§ **DIRECTIVE**
Please output the lines shown below exactly as they appear.

§ **SOURCE MATERIAL**

"""

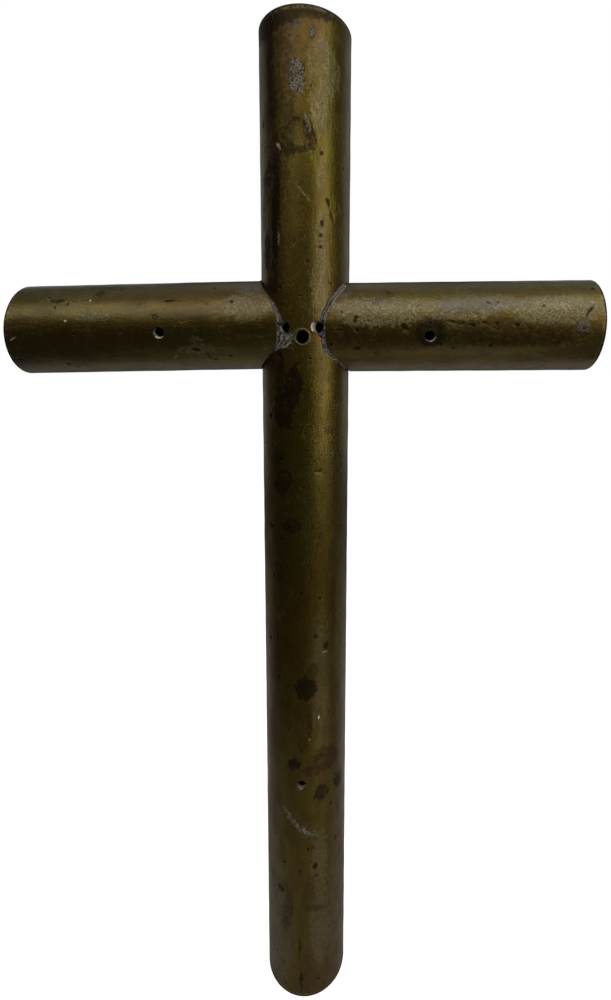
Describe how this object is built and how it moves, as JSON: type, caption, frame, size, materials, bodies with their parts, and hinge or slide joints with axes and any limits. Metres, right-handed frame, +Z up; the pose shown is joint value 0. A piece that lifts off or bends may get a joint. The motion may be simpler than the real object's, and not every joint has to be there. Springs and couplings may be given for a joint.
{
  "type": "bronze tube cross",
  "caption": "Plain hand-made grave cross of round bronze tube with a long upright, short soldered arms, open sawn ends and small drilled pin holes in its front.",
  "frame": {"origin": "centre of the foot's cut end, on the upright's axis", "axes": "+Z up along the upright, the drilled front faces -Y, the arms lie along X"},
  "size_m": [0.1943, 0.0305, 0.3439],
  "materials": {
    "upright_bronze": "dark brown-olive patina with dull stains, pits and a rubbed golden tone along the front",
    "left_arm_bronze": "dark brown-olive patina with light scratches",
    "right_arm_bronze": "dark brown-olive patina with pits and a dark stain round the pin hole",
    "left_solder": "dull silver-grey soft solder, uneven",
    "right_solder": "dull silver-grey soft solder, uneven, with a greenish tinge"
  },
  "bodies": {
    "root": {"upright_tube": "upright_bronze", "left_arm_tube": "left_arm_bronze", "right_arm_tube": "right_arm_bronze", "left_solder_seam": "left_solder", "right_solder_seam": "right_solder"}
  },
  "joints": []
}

"""

§ **TASK ANSWER**
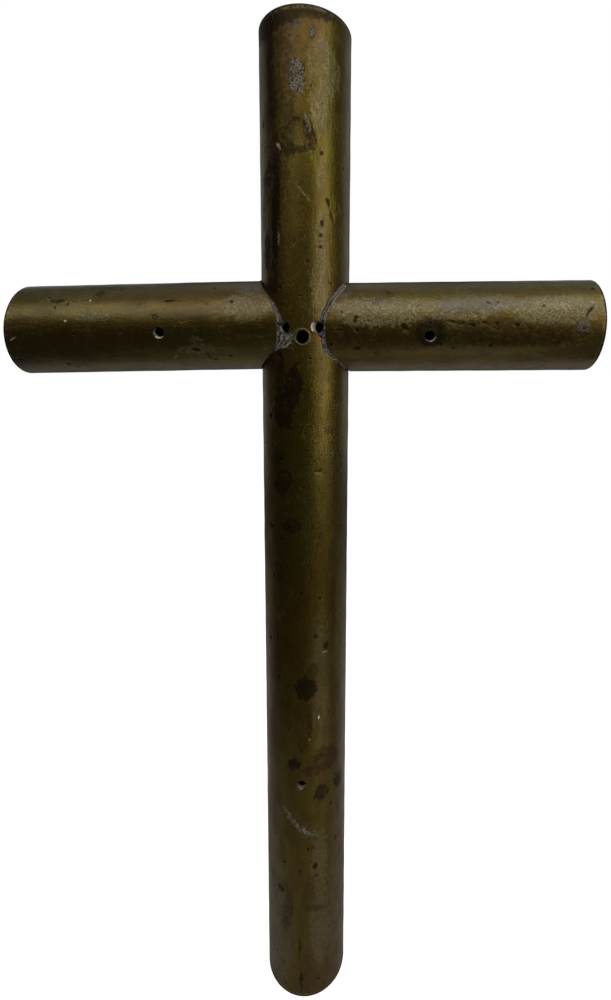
Describe how this object is built and how it moves, as JSON: type, caption, frame, size, materials, bodies with their parts, and hinge or slide joints with axes and any limits. Metres, right-handed frame, +Z up; the pose shown is joint value 0. A piece that lifts off or bends may get a joint. The motion may be simpler than the real object's, and not every joint has to be there. Springs and couplings may be given for a joint.
{
  "type": "bronze tube cross",
  "caption": "Plain hand-made grave cross of round bronze tube with a long upright, short soldered arms, open sawn ends and small drilled pin holes in its front.",
  "frame": {"origin": "centre of the foot's cut end, on the upright's axis", "axes": "+Z up along the upright, the drilled front faces -Y, the arms lie along X"},
  "size_m": [0.1943, 0.0305, 0.3439],
  "materials": {
    "upright_bronze": "dark brown-olive patina with dull stains, pits and a rubbed golden tone along the front",
    "left_arm_bronze": "dark brown-olive patina with light scratches",
    "right_arm_bronze": "dark brown-olive patina with pits and a dark stain round the pin hole",
    "left_solder": "dull silver-grey soft solder, uneven",
    "right_solder": "dull silver-grey soft solder, uneven, with a greenish tinge"
  },
  "bodies": {
    "root": {"upright_tube": "upright_bronze", "left_arm_tube": "left_arm_bronze", "right_arm_tube": "right_arm_bronze", "left_solder_seam": "left_solder", "right_solder_seam": "right_solder"}
  },
  "joints": []
}